The first ever federal commission to prove a delusional presidential tweet was off to a shaky start. Then things got worse.
On June 28, Trump’s panel wrote to all 50 state governments requesting the names and addresses of everyone registered to vote. It said it sought publicly available information, including birthdates, party affiliations, voting records, and even the last four digits of their Social Security numbers.
State officials met the data grab with incredulity. Mississippi Secretary of State Delbert Hoseman, a Republican, scalded Kobach. “My reply would be: They can go jump in the Gulf of Mexico and Mississippi is a great state to launch from.” Kentucky secretary Allison Lundegran Grimes, a Democrat, said there is “not enough bourbon here in Kentucky to make this request seem sensible.”
All told, 19 states have rebuffed Kobach’s request outright. Delaware, Maryland, and Wyoming refused over the holiday weekend. Arizona, Connecticut, Maine, Vermont, and Washington at first seemed ready to go along, then changed their minds. Seven more imposed conditions, such as a fee or formal request process. Only 16 have said they would fully comply. Some laws just flatly prohibit release of some of the data. Guess what state prohibits the release of voters’ Social Security information? Kris Kobach’s Kansas.
Attorneys at the Brennan Center for Justice at NYU School of Law spent days poring over statutes and rules. They found myriad examples of where it would be improper under state law to give Kobach what he wants (PDF). In North Carolina, for example, state law generally prohibits officials from giving out a voter’s date of birth without express written permission. And the Electronic Privacy Information Center sued in federal court, charging that the move violated federal privacy law and would make it easy for hackers.
These pratfalls would be funny, if they weren’t so alarming. Kobach has endorsed Trump’s claims. Likely he wants to take the notoriously flawed federal list of citizens, compare it to typo-ridden state voter lists, and proclaim he has found proof of wide misconduct. All this would spur a legislative push to curb voting rights and protections.
And last week, the administration and its allies took after voting rights on other fronts.
The Justice Department sent all states a stiff letter demanding answers about how they planned to purge voter rolls (PDF). The next step, in all likelihood, would be to sue to force purges. Such purges often delete many more eligible voters than ineligible ones. And House Republicans put out an appropriations bill that eliminated funding for the Election Assistance Commission. That’s the one agency in the Federal government charged with certifying voting machines—among other things, to make sure they are not vulnerable to hacking by, say, Russia.
This is maddening on several levels. Officials should protect and expand the right to vote. And they should shun partisanship when it comes to the real threats to election integrity—such as the risk that Russia and other malevolent actors will be back, trying to interfere in our elections.

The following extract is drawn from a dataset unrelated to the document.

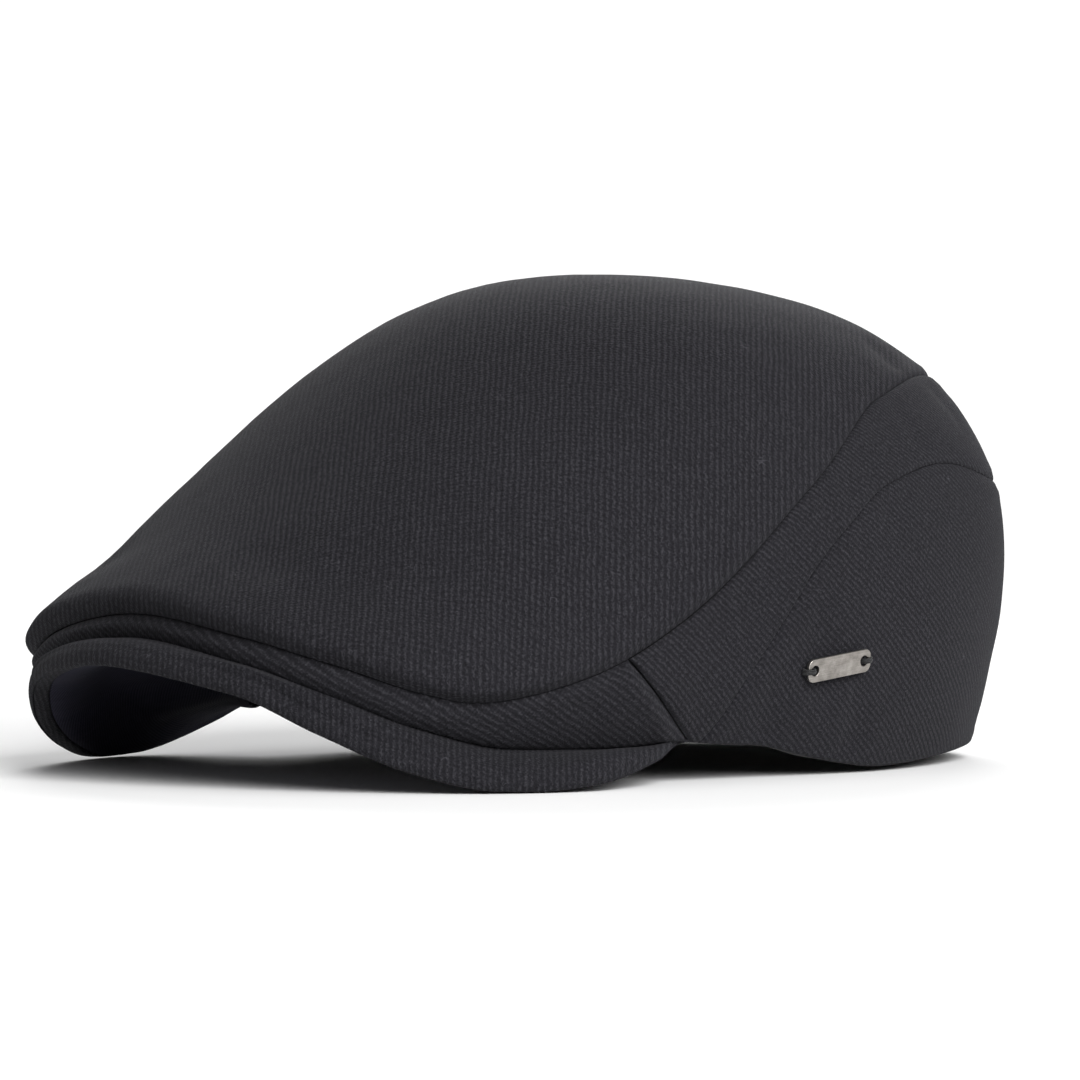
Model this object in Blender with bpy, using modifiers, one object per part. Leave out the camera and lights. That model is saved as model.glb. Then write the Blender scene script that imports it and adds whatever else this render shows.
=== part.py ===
"""Flat cap with a one-piece top, a front band, two-part sides and a short stiffened visor.

Metres, +Z up. The front faces -Y and the wearer's left is +X. The origin is the centre of the
head opening, on the plane the cap rests on.
"""

import bpy
import numpy as np
from mathutils import Matrix, Vector

# ---- sizes of the crown -------------------------------------------------------------------
CROWN_HEIGHT = 0.1247
CROWN_CENTRE_Y = -0.006
HEM_CENTRE_Y = -0.040
HEM_HALF_WIDTH = 0.0830
HEM_FRONT = 0.1085
HEM_BACK = 0.1383
FRONT_ROLL = 0.0044
TEMPLE_LIFT = 0.0080
SAG_DOWN, SAG_OUT = 0.0026, 0.0030

# ---- layers, from the outside in ----------------------------------------------------------
CLOTH = 0.0015
SEAM_GAP = 0.0003
TAPE_DEPTH, TAPE = 0.0019, 0.0005
LINING_DEPTH, LINING = 0.0029, 0.0005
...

Perhaps all this will yield a surprise. Republican officials are now speaking up to rebut the wilder claims. Agitated voters could see the move as a threat not only to privacy but to basic democratic rights. Maybe Trump’s overreach will discredit the drive for restrictive voting laws.
So maybe the Fourth of July weekend was a good moment for this clash after all. Let’s hope even more state officials heed Thomas Jefferson, who wrote, “I hold it that a little rebellion now and then is a good thing, and as necessary in the political world as storms in the physical.”
Michael Waldman is president of the Brennan Center for Justice at NYU School of Law. He is the author of The Fight to Vote, published in paperback this spring.